5.3 Notwithstanding anything else in this
Agreement, X3M, its owners, officers, agents and representatives shall not be
liable or responsible for any damage to Licensee’s hardware or software, for
any reason, whatsoever. Except as
expressly stated herein, X3M makes no representations or warranties, express or
implied. X3M shall in no event and under no circumstances be liable for
consequential, indirect, special, punitive or incidental damages, whether
foreseeable or unforeseeable, based on claims of Licensee (including but not
limited to, claims for loss of data, goodwill, profits, use of money or use of
the Product, interruption in use or availability of data, stoppage of other work
or impairment of other assets), arising out of breach of implied warranty,
breach of contract, misrepresentation, negligence, strict liability in tort or
otherwise, except only in the case of (A) personal injury arising out of
improper, intentional acts; or (B) where and only to the extent that applicable
law prohibits exclusion of such liability.
6. Indemnification. Licensee does hereby agree to and shall
defend, indemnify, and hold harmless X3M from and against all liability,
demands, damages, expenses, and losses arising out of the Licensee’s use of the
Product.
7. Default and Remedies.
7.1 X3M may, in its sole and absolute discretion,
immediately terminate this Agreement if Licensee fails to comply with the terms
and conditions of this Agreement.
7.2 Except as provided herein, the remedies
provided herein shall be cumulative and shall not preclude the assertion by any
party hereto of any other rights or the seeking of any other remedies against
the other party hereto.
7.3 The failure or delay of any party at any time
to require performance of any provision or to exercise its rights with respect
to any provision hereof shall in no manner operate as a waiver of or affect such
party’s right at a later time to enforce the same.
8. Force
Majeure. Neither party shall be
responsible for any delay caused by any act of God, including, but not limited
to, fire, sabotage, flood, drought, strike, riot, labor difficulty,
insurrection, war, act of government authority, or inability to obtain
material, labor, equipment or transportation, which results in a party’s
failure to perform in accordance with the terms hereof.

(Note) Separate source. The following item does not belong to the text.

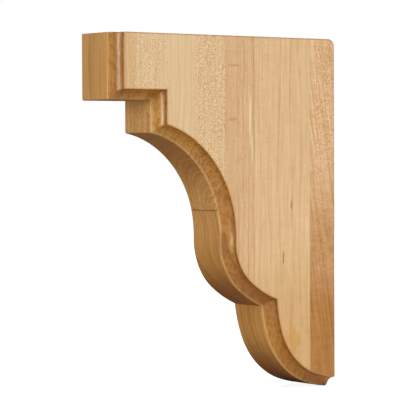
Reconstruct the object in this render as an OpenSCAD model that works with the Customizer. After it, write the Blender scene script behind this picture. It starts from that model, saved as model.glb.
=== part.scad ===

9. Notice. All notices, requests, claims, demands
and other communications made to X3M hereunder shall be in writing and shall be
deemed to have been duly given upon actual delivery and/or three (3) days after
mailing, all by my means providing receipt, at the electronic or physical
address last posted or provided by X3M.
10. Miscellaneous.
10.1 This Agreement represents the entire
understanding and agreement between the parties hereto and may be modified or
waived only by a separate writing signed by both parties expressly so modifying
or waiving this Agreement.
10.2 If any term, paragraph or provision of this
Agreement or its application to any circumstances shall to any extent be deemed
invalid or unenforceable, the remainder of this Agreement shall be valid and
enforceable to the fullest extent permitted by law.
10.3 This
Agreement shall be governed by and construed under and in accordance with the
laws of the State of Georgia, excluding its principles governing conflicts of
law, and the parties hereby submit to the exclusive jurisdiction of the Courts
of Cobb County, Georgia in connection with any litigation arising out of this
Agreement and waive any and all objections to this forum, including without
limitation forum non conveniens.
10.4 This Agreement shall
inure to the benefit of, and shall be binding upon, the parties and their
heirs, successors, assigns and personal representatives.
10.5 This Agreement shall not be strictly
construed against any party
being deemed as causing it to be
drafted.
10.6 This Agreement contains
the entire Agreement concerning the License granted by X3M to Licensee, and the
terms and conditions hereof and may not be changed or modified, except by a
writing signed by the parties hereto.